Work to do: From the line with "Model this object" to the final line of the records, reproduce every line exactly and only those lines.

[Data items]
★ ★ ★ ★ ★

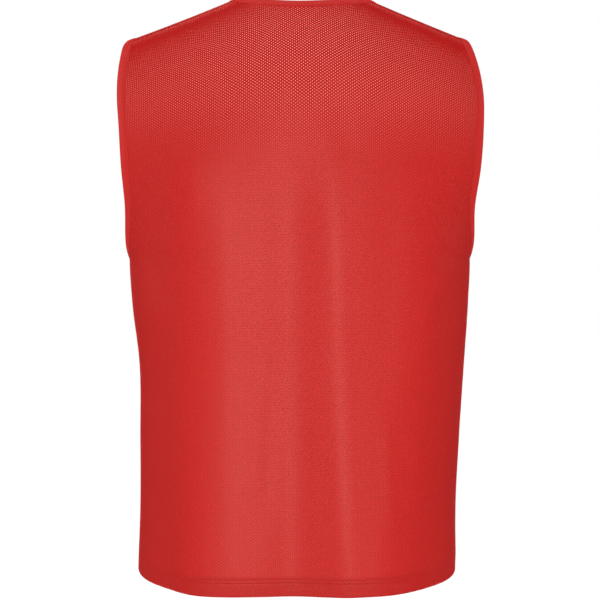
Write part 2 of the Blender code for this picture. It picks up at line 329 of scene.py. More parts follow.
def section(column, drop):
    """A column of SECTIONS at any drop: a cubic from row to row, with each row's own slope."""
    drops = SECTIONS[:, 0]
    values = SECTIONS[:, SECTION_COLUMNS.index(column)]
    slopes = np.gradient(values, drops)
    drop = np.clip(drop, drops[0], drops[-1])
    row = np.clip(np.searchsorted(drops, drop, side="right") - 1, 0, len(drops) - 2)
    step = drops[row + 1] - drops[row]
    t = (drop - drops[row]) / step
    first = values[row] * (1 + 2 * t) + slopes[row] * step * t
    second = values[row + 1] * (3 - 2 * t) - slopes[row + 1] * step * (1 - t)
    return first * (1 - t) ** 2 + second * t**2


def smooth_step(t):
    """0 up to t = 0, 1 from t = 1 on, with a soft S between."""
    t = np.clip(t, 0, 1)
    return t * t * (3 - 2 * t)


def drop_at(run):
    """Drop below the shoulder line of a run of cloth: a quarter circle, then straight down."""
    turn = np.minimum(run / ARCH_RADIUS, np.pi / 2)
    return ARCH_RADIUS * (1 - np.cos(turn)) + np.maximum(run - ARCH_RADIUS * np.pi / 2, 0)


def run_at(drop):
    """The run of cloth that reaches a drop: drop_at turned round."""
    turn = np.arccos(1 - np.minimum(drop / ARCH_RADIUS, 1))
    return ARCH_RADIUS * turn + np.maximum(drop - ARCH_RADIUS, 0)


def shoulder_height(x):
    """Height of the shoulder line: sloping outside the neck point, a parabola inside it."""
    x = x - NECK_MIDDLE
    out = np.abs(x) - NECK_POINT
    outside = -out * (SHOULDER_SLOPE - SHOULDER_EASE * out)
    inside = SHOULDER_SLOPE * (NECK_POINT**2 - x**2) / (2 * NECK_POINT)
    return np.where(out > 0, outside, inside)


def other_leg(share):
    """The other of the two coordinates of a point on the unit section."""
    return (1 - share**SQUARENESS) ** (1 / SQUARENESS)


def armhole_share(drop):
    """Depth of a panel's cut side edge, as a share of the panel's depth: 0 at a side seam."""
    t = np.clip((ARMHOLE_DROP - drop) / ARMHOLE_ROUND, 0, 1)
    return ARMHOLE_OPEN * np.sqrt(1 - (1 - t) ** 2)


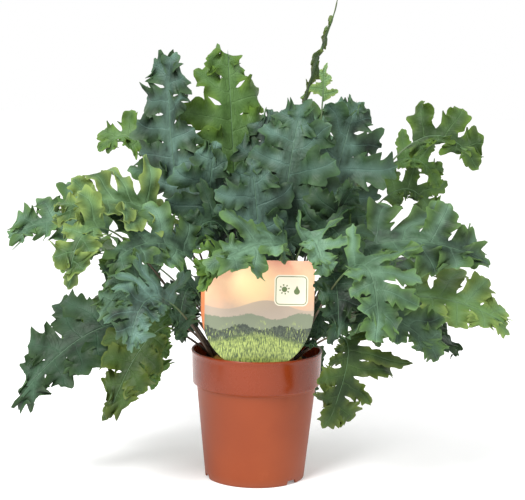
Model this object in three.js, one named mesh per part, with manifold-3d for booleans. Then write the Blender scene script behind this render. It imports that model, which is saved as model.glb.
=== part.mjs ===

★ ★ ★ ★ ★

Answer below:
Model this object in three.js, one named mesh per part, with manifold-3d for booleans. Then write the Blender scene script behind this render. It imports that model, which is saved as model.glb.
=== part.mjs ===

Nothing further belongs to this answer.